Unwritten Rule

How to Fix the British Constitution

by Stephen Green, Thomas Legg and Martin Donnelly

‘Brexit has put in question much of the traditional fabric of the constitution. Unwritten Rule is a brave attempt to show how it can be remoulded. While few will agree with all of the proposed remedies, Unwritten Rule will undoubtedly re-invigorate the debate. It is written with clarity and verve by experienced practitioners in government.’–Vernon Bogdanor, Professor of Government, King’s College, London

‘A timely, compelling and extremely important contribution to the most pressing political debate of the next decade. Can we reinvent the United Kingdom for the next century as it has so often been reinvented in the past? The authors suggest a series of positive steps, including constitutional reform and significant devolution in England, in the hope that the nations and regions of the United Kingdom can find enough common ground to prevent a painful dissolution of the Union.’
–Gavin Esler, author of How Britain Ends: English Nationalism and the Rebirth of Four Nations

Not since Ireland broke away from the United Kingdom a century ago has the British state been so fragile. Northern Ireland now operates under trading rules that are legally separate from the rest of the nation. In Wales, support for independence is running at a historical high. Above all, Scotland is more conscious than ever of its individual identity and has aspirations for a European future.

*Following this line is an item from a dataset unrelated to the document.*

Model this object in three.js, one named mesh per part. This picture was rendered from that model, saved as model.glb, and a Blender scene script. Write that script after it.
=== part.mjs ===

With public trust and confidence in government at record lows, the UK faces a crisis that can only be repaired by a new constitutional settlement. Unwritten Rule calls for a radical realignment, embracing a federal approach that would accommodate devolution as the best way of bringing about a successful and diverse national life, increasing democratic control over local and national decision-making, and modernising our national political structures. It will be an arduous journey, but wide-ranging reform is vital if we are to ensure that the United Kingdom not only survives into the coming decades but thrives.

STEPHEN GREEN was the Chairman of HSBC between 2006-2010 and later Minister of State for Trade and Investment in the Coalition Government from 2011 to 2013. He is a member of the House of Lords.

SIR THOMAS LEGG was a career civil servant for 36 years in the Lord Chancellor’s Department (now the Ministry of Justice), and served as Permanent Secretary and Clerk of the Crown in Chancery under three Prime Ministers.

SIR MARTIN DONNELLY was a senior civil servant for 25 years, working in the Treasury, Cabinet Office and Foreign Office. He served as Permanent Secretary of the Department for Business and Department of International Trade, retiring in 2017.